CAD and scene scripts:
● ● ● ●
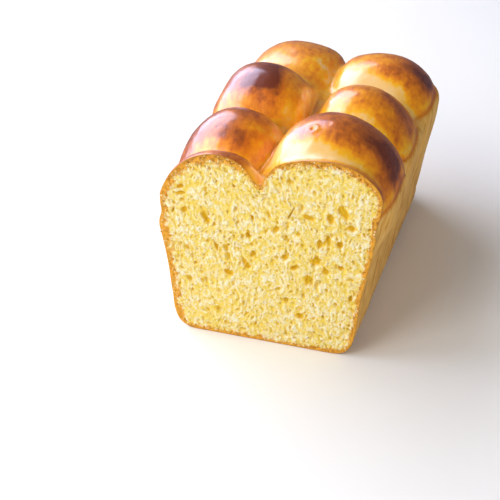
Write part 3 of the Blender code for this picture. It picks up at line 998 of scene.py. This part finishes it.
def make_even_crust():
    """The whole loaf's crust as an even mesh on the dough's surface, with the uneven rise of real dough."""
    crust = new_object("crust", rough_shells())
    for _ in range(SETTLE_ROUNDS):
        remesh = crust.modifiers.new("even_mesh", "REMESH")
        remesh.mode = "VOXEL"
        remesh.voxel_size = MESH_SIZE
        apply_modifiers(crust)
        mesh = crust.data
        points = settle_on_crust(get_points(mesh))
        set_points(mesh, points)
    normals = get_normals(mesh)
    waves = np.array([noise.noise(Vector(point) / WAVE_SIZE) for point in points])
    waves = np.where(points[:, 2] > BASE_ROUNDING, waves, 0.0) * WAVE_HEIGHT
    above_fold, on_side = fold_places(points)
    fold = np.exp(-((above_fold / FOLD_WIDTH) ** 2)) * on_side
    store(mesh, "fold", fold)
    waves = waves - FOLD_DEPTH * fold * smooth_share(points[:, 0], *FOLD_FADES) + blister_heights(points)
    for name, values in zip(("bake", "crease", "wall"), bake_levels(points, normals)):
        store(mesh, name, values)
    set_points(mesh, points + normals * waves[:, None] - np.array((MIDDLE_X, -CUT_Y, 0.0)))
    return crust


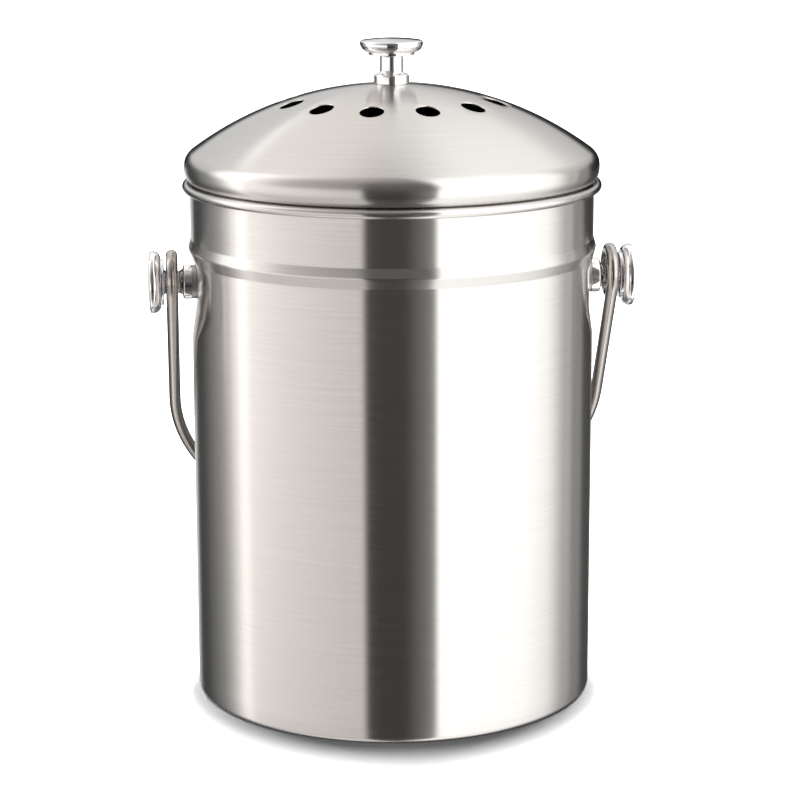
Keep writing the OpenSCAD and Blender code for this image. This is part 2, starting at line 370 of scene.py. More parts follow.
● ● ● ●
▸ **CHALLENGE**
Print all of the entries exactly as they appear.

▸ **FINAL RESULT**
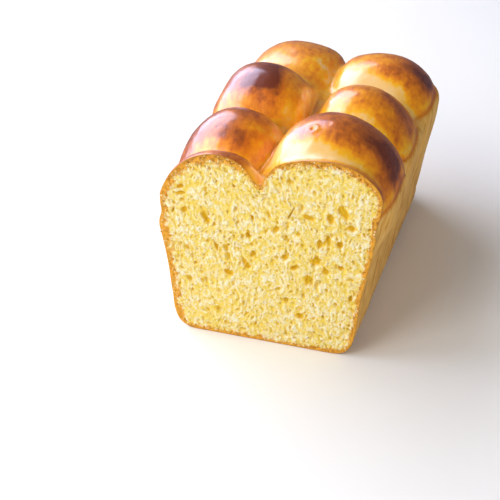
Write part 3 of the Blender code for this picture. It picks up at line 998 of scene.py. This part finishes it.
def make_even_crust():
    """The whole loaf's crust as an even mesh on the dough's surface, with the uneven rise of real dough."""
    crust = new_object("crust", rough_shells())
    for _ in range(SETTLE_ROUNDS):
        remesh = crust.modifiers.new("even_mesh", "REMESH")
        remesh.mode = "VOXEL"
        remesh.voxel_size = MESH_SIZE
        apply_modifiers(crust)
        mesh = crust.data
        points = settle_on_crust(get_points(mesh))
        set_points(mesh, points)
    normals = get_normals(mesh)
    waves = np.array([noise.noise(Vector(point) / WAVE_SIZE) for point in points])
    waves = np.where(points[:, 2] > BASE_ROUNDING, waves, 0.0) * WAVE_HEIGHT
    above_fold, on_side = fold_places(points)
    fold = np.exp(-((above_fold / FOLD_WIDTH) ** 2)) * on_side
    store(mesh, "fold", fold)
    waves = waves - FOLD_DEPTH * fold * smooth_share(points[:, 0], *FOLD_FADES) + blister_heights(points)
    for name, values in zip(("bake", "crease", "wall"), bake_levels(points, normals)):
        store(mesh, name, values)
    set_points(mesh, points + normals * waves[:, None] - np.array((MIDDLE_X, -CUT_Y, 0.0)))
    return crust


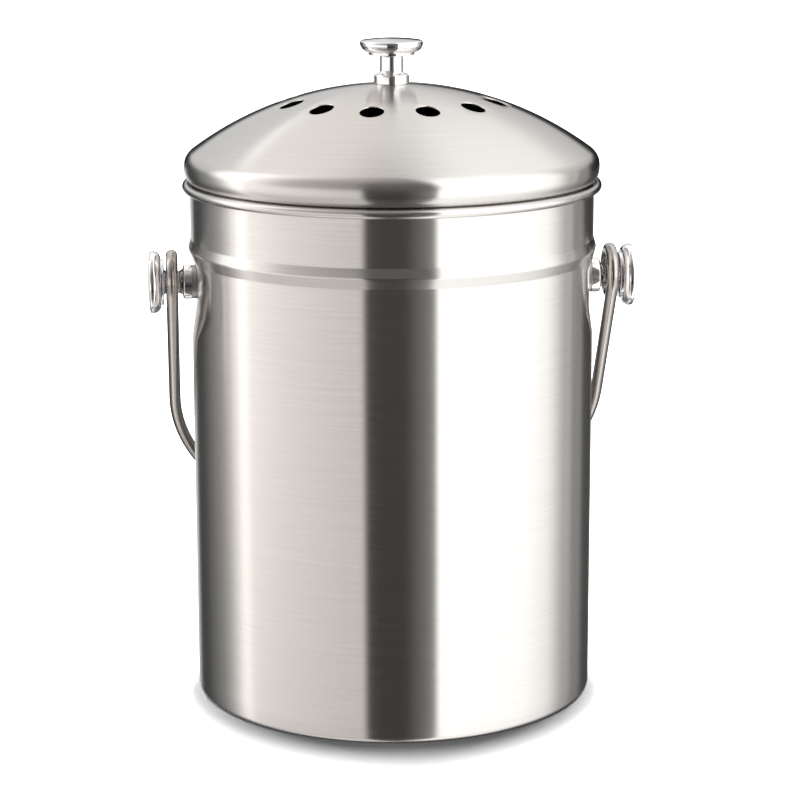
Keep writing the OpenSCAD and Blender code for this image. This is part 2, starting at line 370 of scene.py. More parts follow.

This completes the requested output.